Even outside of the rudimentary plot set-up to reunite these characters in thoroughly expected ways, the filmmakers also lift story beats from the original and re-use them in subpar sequences without much added thematic commentary or entertainment value. Milestone markers like the appearance of the sandworm, a marital ceremony, and a lip sync’d dance (albeit to actor-singer Richard Harris’ rendition of “MacArthur Park”) are delivered at the same pace as they are in BEETLEJUICE. A fleet of shrunken headed “Bobs” gets loose in the real world, but they don’t do much with it, beyond a sight gag or two. It’s a questionable choice to use “Day-O” as Charles’ funeral ballad sung by a choir of young boys, when Jones himself is a convicted sex offender, with his charge involving a 14-year-old boy.
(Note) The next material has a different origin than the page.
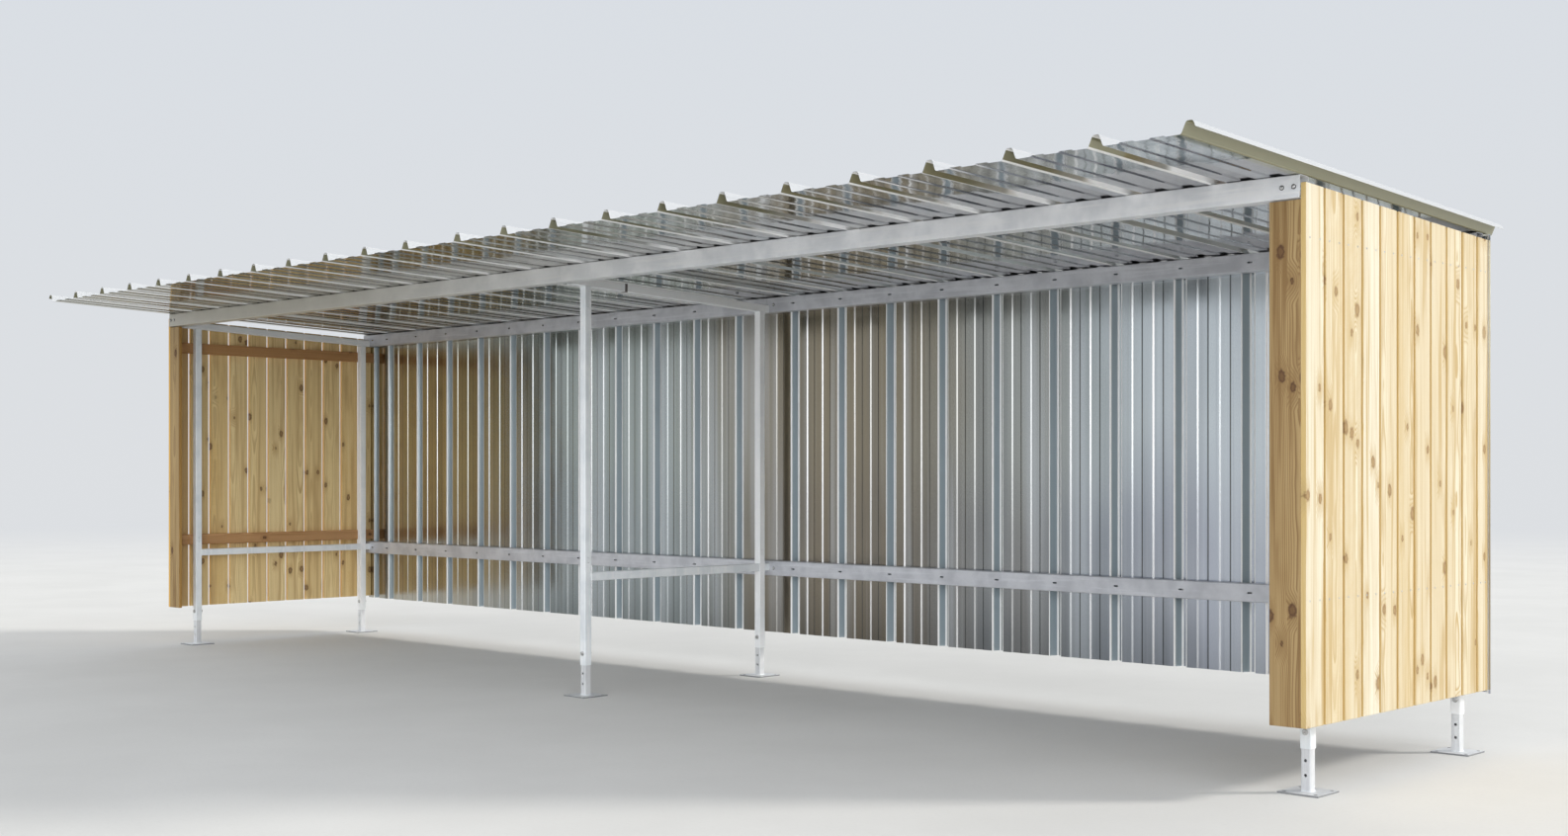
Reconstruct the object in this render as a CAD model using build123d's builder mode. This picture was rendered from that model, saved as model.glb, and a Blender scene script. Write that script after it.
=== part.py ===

That said there are a handful of highlights. From the dialogue referencing Mario Bava’s classic KILL BABY KILL to his utilization of CARRIE’s “Main Title” instrumental, Burton drops in horror homages with gleeful delight. Most audacious and uproarious is when he leans full-tilt into influences like in a scene delving into the Bio-exorcist’s backstory composed as if it’s a Béla Tarr picture. He also finds time to playfully mock censors who only allow him the use of one f-bomb versus the original’s two. Colleen Atwood’s costume designs – particularly on Delia, Lydia, Rory and Betelgeuse – are awesome, embodying the characters’ personalities in patterns, colors and fabric. Practical sets and make-up effects are pristine and attractively grotesque. Visual effects are also immersive, adding a new textured identity, but still retaining the same spirit of the original’s god-tier designs.

As far as performances go, it’s nice to see O’Hara, Ryder and Keaton keep a firm grasp on their characters’ inner workings. They haven’t forgotten the fundamentals that drive their motivations. In terms of the new supporting players, Dafoe is a bright spot, having a grand old time sending up his burnt B-movie action superstar, perfectly accentuating his catchphrase, “Gotta keep it real.”

Grade: C-

BEETLEJUICE BEETLEJUICE opens in theaters on September 6.